For Boyes' team, each attempt to add to the wall, which is designed to run the 3-mile length of Route Gold, is a combat mission. But the military has made it clear it won't cross the road, whose formal name is Al Quds Street, even as the Pentagon stepped up accusations that Iranian-backed fighters were using the area beyond as a base to launch attacks that have killed scores of U.S. and Iraqi forces and civilians in the last month. U.S. and Iraqi officials say they have uncovered evidence of Iranian involvement in training and supplying fighters in Shiite militia strongholds.
"There's always a danger in giving an insurgent force a safe haven, but you always have to look at the strategic consequences," Army Lt. Col. Mike Pappal said.

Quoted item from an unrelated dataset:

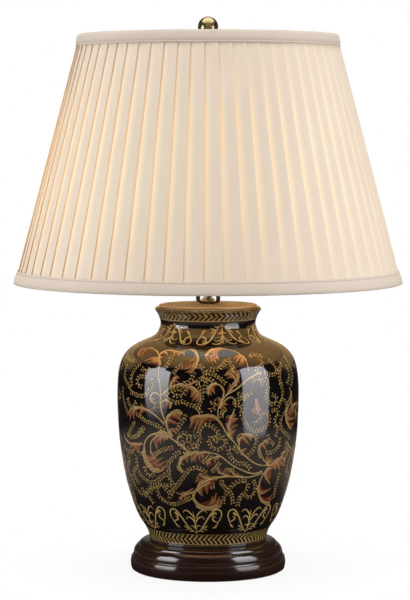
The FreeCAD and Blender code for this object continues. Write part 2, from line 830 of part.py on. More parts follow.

By building the wall, which will be about 12 feet high, Pappal said, the military will protect people on its side of Route Gold and limit escape routes for insurgents. It also will push back the Shiite fighters who launch mortar rounds and rockets at the Green Zone, which includes the U.S. Embassy and most Iraqi government offices. From the far side of Route Gold, it will be much more difficult for them to hit their targets.
Once the wall is completed, the military says, it plans to lavish streetlights on the neighborhoods it occupies and install other improvements in hopes of encouraging residents to reject extremism. Construction began April 15, but it will not be completed for several more weeks in part because of the delays caused by combat.
The United States' predicament is a sign of Sadr's status as a political power broker. He controls 30 seats in parliament, and his weekly messages read out in mosques across Iraq have a huge effect on violence in Sadr City and other Shiite neighborhoods of Baghdad.
"When he says stop shooting, they do as he says," Boyes said, citing Sadr's March 30 call to halt violence. It brought an immediate end to the shower of rockets and mortar shells that had been pummeling the Green Zone. Rocket fire resumed two weeks later and has remained relatively consistent since Sadr rejected Prime Minister Nouri Maliki's demands that he disarm the Mahdi Army militia.
The streets surrounding Boyes' base, a former butcher shop, were prime rocket-launching terrain before the troops moved in. Sandbags and concrete walls surround the structure. Cots cover virtually every inch of the floor inside except for makeshift footpaths. More cots are outside beneath the trees. Day and night, most are occupied by troops sleeping, reading or watching movies on their laptops.